TRANSCRIPT OF MARK D’ARCY INTERVIEW WITH DR JULIAN LEWIS MP
BBC Radio 4, Today in Parliament – 26 March 2021
Mark D’Arcy: ... To explore all of these issues, I turned to one of the Commons’ leading defence experts, the Conservative Julian Lewis, a former Chair of the Defence Committee and now Chair of the Intelligence and Security Committee. I put it to him that many people now think that the main challenge comes not from Russia, but from China, and that the UK might find itself in a new Cold War with Beijing.
Dr Julian Lewis: I think people have forgotten the meaning of the term ‘Cold War’. Those of us who lived through it know that the whole point about the concept of the Cold War is that you kept the dangers of your confrontation below the level at which it could surge into open warfare. Now, surely, that's what we are doing already, and the reality of the matter is that Russia and, indeed, China are our adversaries; and they do operate in this ‘grey zone’, where they take hostile steps, which we try to counter. But it is all carefully calibrated, because both sides know that, if ever it went over that boundary into open warfare, it would be disastrous for everybody. So people should stop talking about the risks of a new Cold War. They should recognise that what they call the grey zone is, in fact, a new Cold War.
Mark D’Arcy: One of the things that was most striking, as the various Parliamentary discussions around the Defence Review unfolded this week, was the level of pain, particularly on the Conservative benches, at reductions to conventional Armed Forces – the cut in the size of the Army in particular. What's going to happen here, because Parliament doesn't necessarily have to have a vote, but you can bet that the Labour Opposition will find a way to force one?

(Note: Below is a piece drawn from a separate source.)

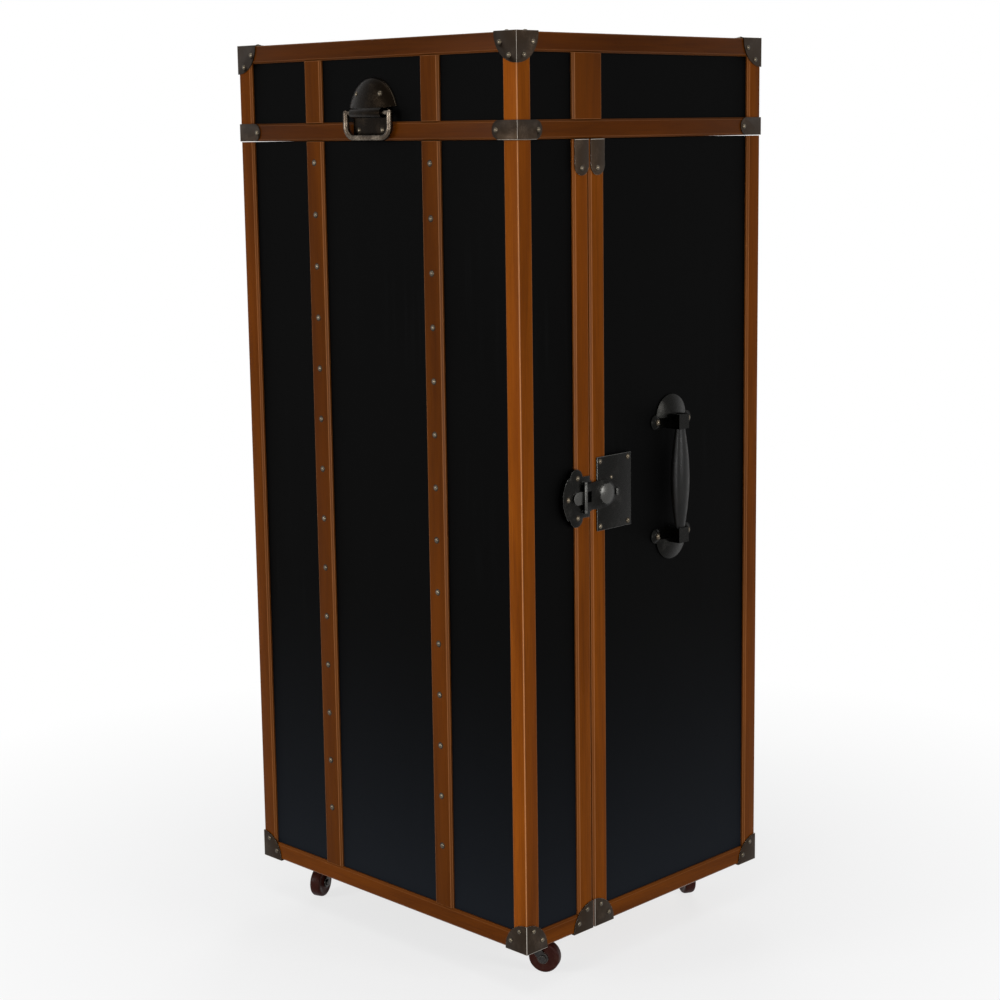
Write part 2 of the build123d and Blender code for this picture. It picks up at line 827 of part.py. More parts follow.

Dr Lewis: There could be some degree of embarrassment for the Government, if certain pro-defence MPs felt they were unable to oppose a carefully-worded opposition motion –
Mark D’Arcy: Might you be one of them?
Dr Lewis: Probably not, on this occasion. The reason for that is that the real problem lies in the fact that during the previous Cold War, as I prefer to call it, we spent regularly between 4.5 and 5 per cent of GDP on defence. Now, as we all know, we spend – well, it’s now gone up possibly to about 2.2–2.3 per cent. If we actually spent 3 per cent of GDP, then we would have fewer of these difficult choices to make between investment in new technologies and investment in keeping the size of the conventional Armed Forces at the level we would like them to be. But if it has to be a choice on reducing one of the conventional arms, it must be said that, in a major conflict, it is easier to build up troop numbers than it is to replace very expensive items of kit for the Royal Navy and the Royal Air Force or, for that matter, for the Army. So I fear that, unless the defence budget is raised, we will have to see cuts of this sort going ahead.